▸ PROBLEM
Copy out each line in the material below that has the word "bending".

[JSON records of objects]
_ _ _ _

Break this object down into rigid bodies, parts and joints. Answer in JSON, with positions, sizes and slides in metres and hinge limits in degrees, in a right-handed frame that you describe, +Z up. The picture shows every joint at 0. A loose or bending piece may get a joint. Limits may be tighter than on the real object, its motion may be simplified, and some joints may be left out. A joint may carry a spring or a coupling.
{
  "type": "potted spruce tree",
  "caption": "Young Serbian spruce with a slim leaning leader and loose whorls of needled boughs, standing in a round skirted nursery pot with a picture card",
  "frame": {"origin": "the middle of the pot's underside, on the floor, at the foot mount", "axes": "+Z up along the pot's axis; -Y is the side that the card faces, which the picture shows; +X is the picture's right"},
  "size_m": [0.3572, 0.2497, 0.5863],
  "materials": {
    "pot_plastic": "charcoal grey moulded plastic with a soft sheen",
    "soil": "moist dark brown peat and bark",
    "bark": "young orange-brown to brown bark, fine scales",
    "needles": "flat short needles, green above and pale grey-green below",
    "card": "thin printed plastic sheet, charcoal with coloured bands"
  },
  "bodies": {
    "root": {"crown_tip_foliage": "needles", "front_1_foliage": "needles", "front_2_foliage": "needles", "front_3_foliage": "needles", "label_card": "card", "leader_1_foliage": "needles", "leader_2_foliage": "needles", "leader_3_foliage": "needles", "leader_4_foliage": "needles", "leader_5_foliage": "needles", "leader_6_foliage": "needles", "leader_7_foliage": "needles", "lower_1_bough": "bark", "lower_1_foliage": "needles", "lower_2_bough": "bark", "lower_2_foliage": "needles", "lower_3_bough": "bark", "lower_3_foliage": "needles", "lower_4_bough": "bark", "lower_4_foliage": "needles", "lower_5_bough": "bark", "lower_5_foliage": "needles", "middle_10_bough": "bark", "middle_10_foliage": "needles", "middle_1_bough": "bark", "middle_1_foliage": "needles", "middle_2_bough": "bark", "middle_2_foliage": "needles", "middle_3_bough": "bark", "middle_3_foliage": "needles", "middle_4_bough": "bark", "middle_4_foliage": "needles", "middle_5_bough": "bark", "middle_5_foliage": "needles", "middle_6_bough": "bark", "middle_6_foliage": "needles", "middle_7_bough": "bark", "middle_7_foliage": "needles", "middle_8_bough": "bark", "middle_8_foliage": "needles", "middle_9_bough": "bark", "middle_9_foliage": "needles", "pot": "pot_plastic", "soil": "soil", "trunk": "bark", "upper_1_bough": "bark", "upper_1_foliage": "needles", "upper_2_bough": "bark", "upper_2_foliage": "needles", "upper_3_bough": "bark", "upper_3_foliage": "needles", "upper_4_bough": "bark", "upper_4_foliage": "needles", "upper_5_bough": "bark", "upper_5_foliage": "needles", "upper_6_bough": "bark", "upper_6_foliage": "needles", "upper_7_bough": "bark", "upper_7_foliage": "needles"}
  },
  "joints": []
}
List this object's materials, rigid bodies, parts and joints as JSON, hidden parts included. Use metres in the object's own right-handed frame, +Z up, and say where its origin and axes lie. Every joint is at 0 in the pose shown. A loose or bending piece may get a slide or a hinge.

_ _ _ _

▸ ANSWER TO THE TASK
Break this object down into rigid bodies, parts and joints. Answer in JSON, with positions, sizes and slides in metres and hinge limits in degrees, in a right-handed frame that you describe, +Z up. The picture shows every joint at 0. A loose or bending piece may get a joint. Limits may be tighter than on the real object, its motion may be simplified, and some joints may be left out. A joint may carry a spring or a coupling.
List this object's materials, rigid bodies, parts and joints as JSON, hidden parts included. Use metres in the object's own right-handed frame, +Z up, and say where its origin and axes lie. Every joint is at 0 in the pose shown. A loose or bending piece may get a slide or a hinge.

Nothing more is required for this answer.